__Work required__:
Starting with the line that contains "color([0.17, 0.17, 0.18])" and stopping after the line that contains "bpy.context.scene.collection.objects.link(empty)", output every line exactly as it stands.

__Data listing__:
____
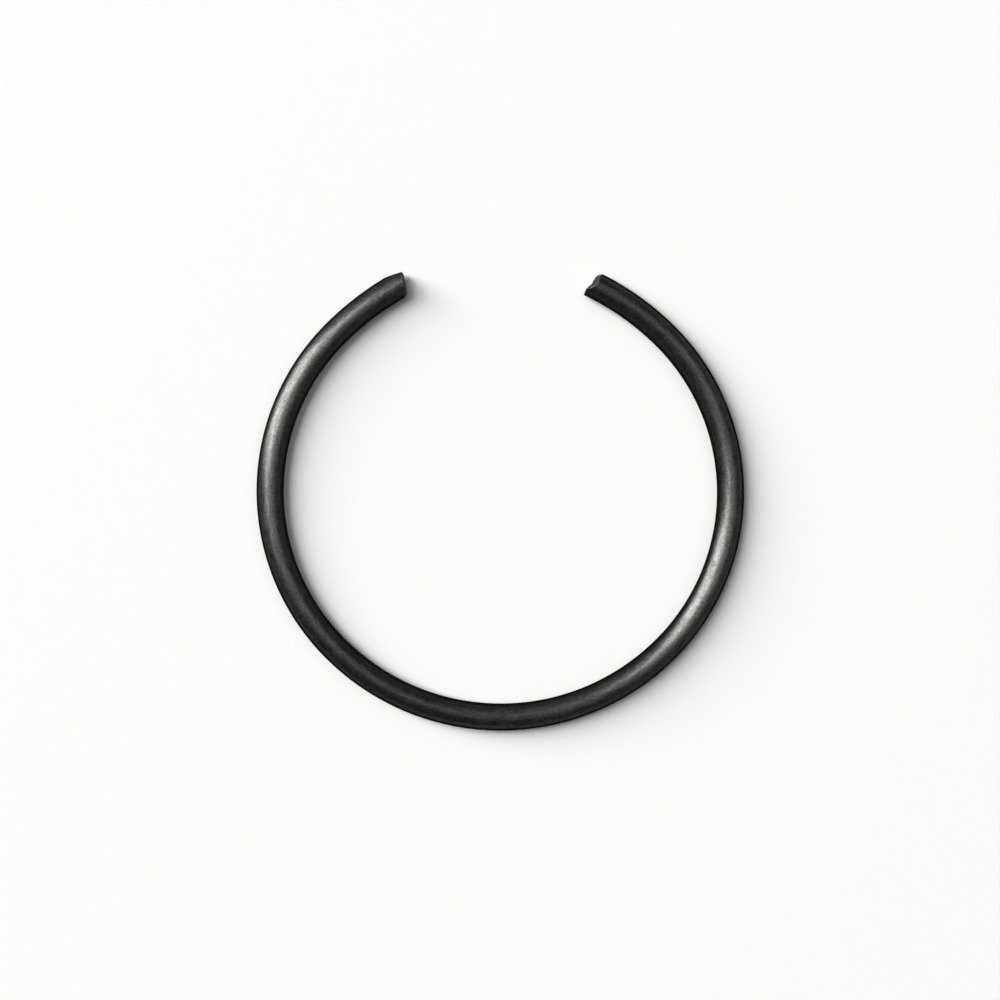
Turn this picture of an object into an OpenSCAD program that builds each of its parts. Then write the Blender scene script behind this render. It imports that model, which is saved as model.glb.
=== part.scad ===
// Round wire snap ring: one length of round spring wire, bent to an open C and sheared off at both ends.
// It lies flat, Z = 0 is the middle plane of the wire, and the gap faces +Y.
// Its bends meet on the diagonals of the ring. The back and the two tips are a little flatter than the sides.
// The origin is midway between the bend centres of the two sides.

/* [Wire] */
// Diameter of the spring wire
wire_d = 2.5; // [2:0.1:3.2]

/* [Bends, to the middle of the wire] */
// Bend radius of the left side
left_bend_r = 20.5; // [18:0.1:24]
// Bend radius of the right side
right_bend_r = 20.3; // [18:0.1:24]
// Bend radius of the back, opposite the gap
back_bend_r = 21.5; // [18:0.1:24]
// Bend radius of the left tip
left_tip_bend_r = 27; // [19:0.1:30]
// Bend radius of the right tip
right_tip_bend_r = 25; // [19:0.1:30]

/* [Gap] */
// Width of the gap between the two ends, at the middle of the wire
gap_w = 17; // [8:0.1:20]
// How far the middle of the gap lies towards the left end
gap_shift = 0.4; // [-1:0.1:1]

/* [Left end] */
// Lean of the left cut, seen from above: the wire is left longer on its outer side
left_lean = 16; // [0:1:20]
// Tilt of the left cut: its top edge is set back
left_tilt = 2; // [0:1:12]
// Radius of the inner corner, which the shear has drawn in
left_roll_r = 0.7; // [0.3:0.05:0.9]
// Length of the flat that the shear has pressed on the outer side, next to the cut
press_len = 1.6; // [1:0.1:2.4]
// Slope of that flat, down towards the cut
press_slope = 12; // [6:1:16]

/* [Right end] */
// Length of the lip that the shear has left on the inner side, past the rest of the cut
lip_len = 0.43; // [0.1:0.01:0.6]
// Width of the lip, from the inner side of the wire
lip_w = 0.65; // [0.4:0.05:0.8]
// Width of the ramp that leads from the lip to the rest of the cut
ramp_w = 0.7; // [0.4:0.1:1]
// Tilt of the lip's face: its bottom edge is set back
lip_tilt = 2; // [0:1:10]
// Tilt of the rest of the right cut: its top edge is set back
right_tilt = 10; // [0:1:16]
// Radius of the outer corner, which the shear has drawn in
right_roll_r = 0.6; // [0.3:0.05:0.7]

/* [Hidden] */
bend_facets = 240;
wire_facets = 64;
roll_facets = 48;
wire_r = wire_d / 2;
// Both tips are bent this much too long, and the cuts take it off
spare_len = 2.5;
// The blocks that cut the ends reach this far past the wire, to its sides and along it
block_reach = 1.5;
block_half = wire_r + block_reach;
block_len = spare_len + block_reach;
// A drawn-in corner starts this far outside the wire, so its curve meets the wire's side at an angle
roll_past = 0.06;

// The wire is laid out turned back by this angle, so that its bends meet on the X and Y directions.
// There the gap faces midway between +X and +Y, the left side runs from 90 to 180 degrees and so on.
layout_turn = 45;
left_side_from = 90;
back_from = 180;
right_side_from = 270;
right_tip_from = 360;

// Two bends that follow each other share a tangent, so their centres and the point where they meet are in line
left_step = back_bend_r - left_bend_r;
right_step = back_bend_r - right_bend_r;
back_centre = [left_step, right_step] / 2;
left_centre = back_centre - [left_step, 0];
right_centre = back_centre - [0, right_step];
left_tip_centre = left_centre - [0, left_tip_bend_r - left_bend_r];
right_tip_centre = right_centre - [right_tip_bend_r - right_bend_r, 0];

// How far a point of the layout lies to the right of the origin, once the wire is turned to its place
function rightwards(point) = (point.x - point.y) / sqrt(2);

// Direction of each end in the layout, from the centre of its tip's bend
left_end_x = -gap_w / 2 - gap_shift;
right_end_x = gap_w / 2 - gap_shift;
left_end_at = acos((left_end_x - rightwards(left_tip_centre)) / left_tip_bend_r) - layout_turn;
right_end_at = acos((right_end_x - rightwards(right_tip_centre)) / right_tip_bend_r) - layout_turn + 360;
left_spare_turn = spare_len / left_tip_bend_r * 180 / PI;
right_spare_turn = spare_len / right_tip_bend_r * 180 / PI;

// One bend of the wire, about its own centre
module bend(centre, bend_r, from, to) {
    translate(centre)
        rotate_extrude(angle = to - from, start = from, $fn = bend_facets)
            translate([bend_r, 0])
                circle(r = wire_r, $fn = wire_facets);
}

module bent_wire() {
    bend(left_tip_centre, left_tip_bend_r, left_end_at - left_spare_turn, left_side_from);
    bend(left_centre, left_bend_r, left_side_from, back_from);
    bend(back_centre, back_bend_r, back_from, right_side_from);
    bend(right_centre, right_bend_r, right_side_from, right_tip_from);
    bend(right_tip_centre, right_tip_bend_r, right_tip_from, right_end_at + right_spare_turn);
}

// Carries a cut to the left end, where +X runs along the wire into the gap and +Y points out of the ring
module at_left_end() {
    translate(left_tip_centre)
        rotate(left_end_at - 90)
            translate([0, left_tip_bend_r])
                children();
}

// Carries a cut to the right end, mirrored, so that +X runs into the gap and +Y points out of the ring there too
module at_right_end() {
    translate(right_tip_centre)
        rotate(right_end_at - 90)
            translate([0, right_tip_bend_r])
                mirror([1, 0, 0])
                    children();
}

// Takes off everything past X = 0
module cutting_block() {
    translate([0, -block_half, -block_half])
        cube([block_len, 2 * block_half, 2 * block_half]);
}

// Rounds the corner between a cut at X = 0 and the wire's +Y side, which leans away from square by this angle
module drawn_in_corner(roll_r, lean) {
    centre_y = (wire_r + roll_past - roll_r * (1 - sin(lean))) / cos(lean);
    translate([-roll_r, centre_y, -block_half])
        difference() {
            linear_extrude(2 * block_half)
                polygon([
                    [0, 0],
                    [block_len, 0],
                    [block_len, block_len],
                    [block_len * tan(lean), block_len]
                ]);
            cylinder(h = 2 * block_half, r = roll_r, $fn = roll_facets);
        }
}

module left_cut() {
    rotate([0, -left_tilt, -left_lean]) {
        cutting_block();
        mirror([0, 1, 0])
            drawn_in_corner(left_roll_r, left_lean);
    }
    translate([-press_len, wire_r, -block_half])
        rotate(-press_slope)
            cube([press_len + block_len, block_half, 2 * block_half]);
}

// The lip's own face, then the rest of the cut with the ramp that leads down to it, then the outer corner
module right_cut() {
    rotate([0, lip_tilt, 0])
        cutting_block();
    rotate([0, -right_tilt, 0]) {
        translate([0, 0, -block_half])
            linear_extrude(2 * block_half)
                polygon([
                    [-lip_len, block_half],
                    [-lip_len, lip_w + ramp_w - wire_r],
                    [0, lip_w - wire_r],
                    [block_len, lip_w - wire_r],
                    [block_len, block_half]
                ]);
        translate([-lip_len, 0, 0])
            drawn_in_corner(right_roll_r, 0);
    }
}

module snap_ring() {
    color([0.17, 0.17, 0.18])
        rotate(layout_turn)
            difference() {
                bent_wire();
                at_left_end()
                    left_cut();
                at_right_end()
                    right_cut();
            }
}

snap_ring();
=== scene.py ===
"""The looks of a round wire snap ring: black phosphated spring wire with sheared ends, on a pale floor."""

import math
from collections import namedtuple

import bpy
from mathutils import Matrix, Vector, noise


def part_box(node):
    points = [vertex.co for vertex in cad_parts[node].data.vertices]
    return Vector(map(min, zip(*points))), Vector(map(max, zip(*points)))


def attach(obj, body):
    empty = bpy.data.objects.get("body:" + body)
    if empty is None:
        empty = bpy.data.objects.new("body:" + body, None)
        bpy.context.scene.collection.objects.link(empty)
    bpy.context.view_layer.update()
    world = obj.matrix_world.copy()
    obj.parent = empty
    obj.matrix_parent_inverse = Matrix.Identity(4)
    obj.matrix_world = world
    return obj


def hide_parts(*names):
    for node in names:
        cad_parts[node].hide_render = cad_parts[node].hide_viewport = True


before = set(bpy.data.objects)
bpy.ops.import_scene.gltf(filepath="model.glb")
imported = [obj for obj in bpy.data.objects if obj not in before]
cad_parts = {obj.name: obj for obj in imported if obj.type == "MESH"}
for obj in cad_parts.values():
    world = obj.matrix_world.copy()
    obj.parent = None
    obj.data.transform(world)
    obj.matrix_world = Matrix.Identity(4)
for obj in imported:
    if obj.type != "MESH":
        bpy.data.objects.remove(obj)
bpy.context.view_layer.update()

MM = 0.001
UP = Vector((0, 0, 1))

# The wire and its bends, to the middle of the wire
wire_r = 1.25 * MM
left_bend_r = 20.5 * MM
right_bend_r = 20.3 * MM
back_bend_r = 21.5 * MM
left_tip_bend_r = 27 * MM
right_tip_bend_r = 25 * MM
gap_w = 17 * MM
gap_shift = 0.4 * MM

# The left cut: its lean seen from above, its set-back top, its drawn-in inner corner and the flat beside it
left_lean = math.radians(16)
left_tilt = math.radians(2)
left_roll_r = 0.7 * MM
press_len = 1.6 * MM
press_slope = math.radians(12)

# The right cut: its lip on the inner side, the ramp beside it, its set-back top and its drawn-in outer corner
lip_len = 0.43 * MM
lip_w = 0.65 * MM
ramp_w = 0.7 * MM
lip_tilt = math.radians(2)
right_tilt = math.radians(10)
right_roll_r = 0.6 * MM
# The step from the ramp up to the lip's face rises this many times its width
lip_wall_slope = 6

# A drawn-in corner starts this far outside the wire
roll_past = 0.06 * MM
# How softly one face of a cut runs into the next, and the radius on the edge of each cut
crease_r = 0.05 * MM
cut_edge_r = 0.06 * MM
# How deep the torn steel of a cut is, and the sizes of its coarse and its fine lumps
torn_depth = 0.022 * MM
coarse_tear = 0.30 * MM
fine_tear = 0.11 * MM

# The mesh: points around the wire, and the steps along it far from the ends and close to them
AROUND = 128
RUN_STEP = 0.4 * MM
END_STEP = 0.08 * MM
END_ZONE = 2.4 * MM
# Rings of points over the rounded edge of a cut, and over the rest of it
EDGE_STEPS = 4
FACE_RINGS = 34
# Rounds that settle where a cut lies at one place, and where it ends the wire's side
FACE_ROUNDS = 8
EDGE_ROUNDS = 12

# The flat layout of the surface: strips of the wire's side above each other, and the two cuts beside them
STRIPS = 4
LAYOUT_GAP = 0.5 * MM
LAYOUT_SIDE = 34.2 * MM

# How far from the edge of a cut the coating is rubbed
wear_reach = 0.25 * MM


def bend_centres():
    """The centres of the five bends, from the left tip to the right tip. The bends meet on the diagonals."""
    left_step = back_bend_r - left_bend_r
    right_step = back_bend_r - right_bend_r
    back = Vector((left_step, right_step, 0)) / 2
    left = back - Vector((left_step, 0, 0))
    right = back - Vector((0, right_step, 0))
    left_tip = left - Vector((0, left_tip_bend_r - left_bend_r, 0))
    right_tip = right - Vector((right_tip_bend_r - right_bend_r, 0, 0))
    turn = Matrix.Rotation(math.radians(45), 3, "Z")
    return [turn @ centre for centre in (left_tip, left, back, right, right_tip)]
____
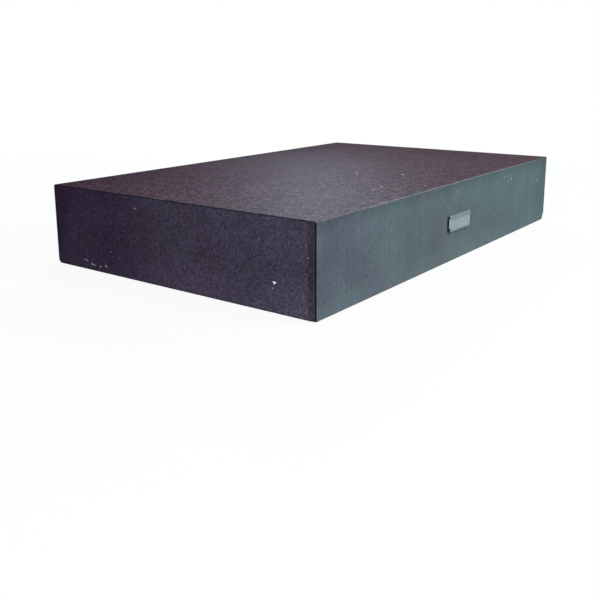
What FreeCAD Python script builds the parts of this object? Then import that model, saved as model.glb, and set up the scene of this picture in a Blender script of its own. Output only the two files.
____
__Full answer__:
    color([0.17, 0.17, 0.18])
        rotate(layout_turn)
            difference() {
                bent_wire();
                at_left_end()
                    left_cut();
                at_right_end()
                    right_cut();
            }
}

snap_ring();
=== scene.py ===
"""The looks of a round wire snap ring: black phosphated spring wire with sheared ends, on a pale floor."""

import math
from collections import namedtuple

import bpy
from mathutils import Matrix, Vector, noise


def part_box(node):
    points = [vertex.co for vertex in cad_parts[node].data.vertices]
    return Vector(map(min, zip(*points))), Vector(map(max, zip(*points)))


def attach(obj, body):
    empty = bpy.data.objects.get("body:" + body)
    if empty is None:
        empty = bpy.data.objects.new("body:" + body, None)
        bpy.context.scene.collection.objects.link(empty)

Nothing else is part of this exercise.